To draw is to acknowledge the value and dignity of your subject. This dead leaf/patch of moss/wilting flower is worth observing closely and from several angles; it is worth understanding and remembering. The act of writing this, right now, accidentally helped me realize why I very often struggle for motivation to draw the ideas that come purely from my own head. Oops! Luckily, art from observation and art from imagination feed one another. Ideas come from the world. I mean from getting in there and really splashing around.
If you have made any kind of art, you have experienced the gap between your intention and what actually comes out. It can be heartbreaking: a glorious vision, some scribbles on paper, the distance between them. Your inspiration can fall right through – which is a shame, because the gap shrinks with practice. I don’t believe it ever goes away, but that’s ok. Eventually you might fall in love with the things that come out of there. That’s where weird, spontaneous beauty lives – the kind you don’t see or imagine until it’s there on the paper, messing up your plans.
There’s also information in the gap itself. A while ago I went out drawing with a friend. Looking back at a sketch from last October, they commented on the color of a leaf (for example, a particular silvery blue) that they couldn’t quite get from their little watercolor set. Months later, they had a lovely drawing and this color was one of many details of a plant they still remembered and noticed out in the world.

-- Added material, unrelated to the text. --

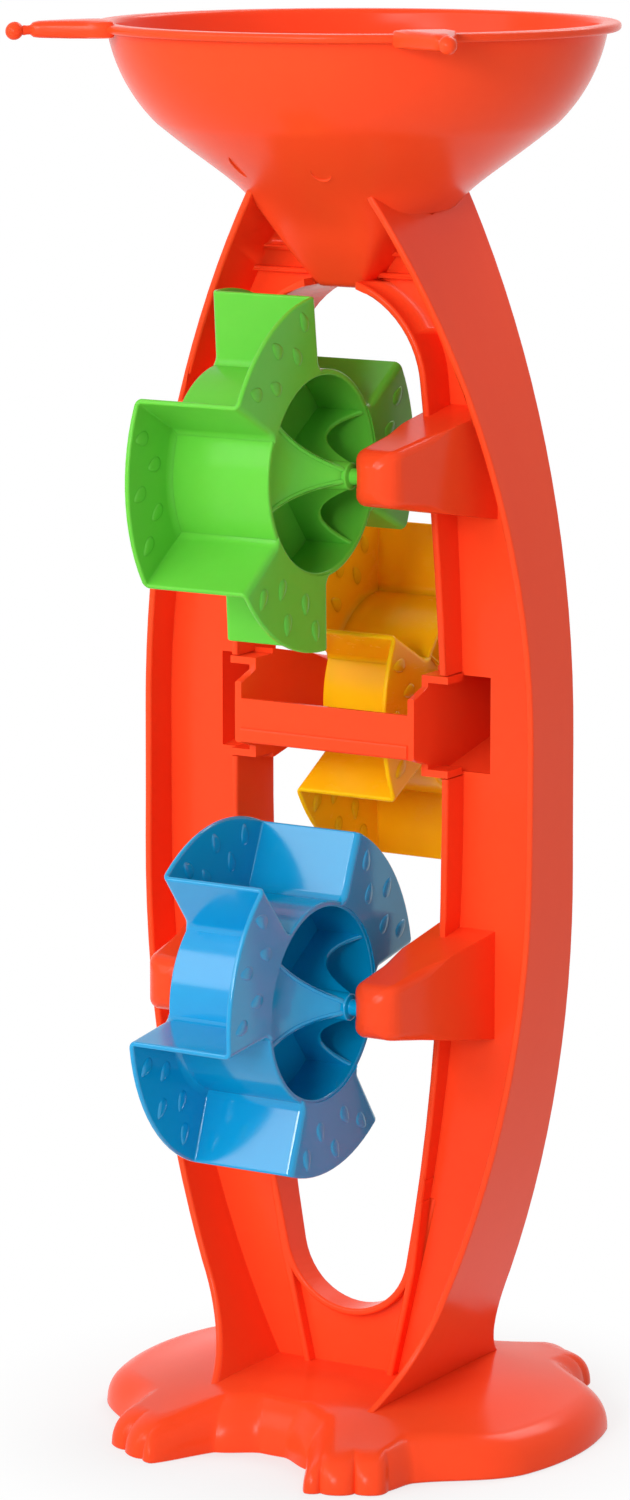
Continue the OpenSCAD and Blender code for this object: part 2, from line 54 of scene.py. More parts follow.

I love people, but regular conversations with strangers and loved ones alike make me anxious because I manage to truly say what I mean to say, in the way I meant to say it, maybe 15% of the time. Most of the remaining 85% is close enough, but I’m stymied by the gap. Possibly everyone feels this way, but I’m not sure how to find out. (This is a joke.) Art is both an alternate form of communication, and a place to remember that there are places where the concepts of “failure” and “success” aren’t especially relevant.
I like to try painting the things that I have no idea how to paint:
> Sunlight in fine strands of milkweed fluff
> The infinite texture of tree bark (seriously, take a look at it!)
> How long, curly and brittle the grass gets at the top of the hill in November, right before the snow comes
In art, it’s fun to throw myself at an impossible task. It’s fun to be brave. Maybe there’s a road between this feeling and courage in other parts of life, too.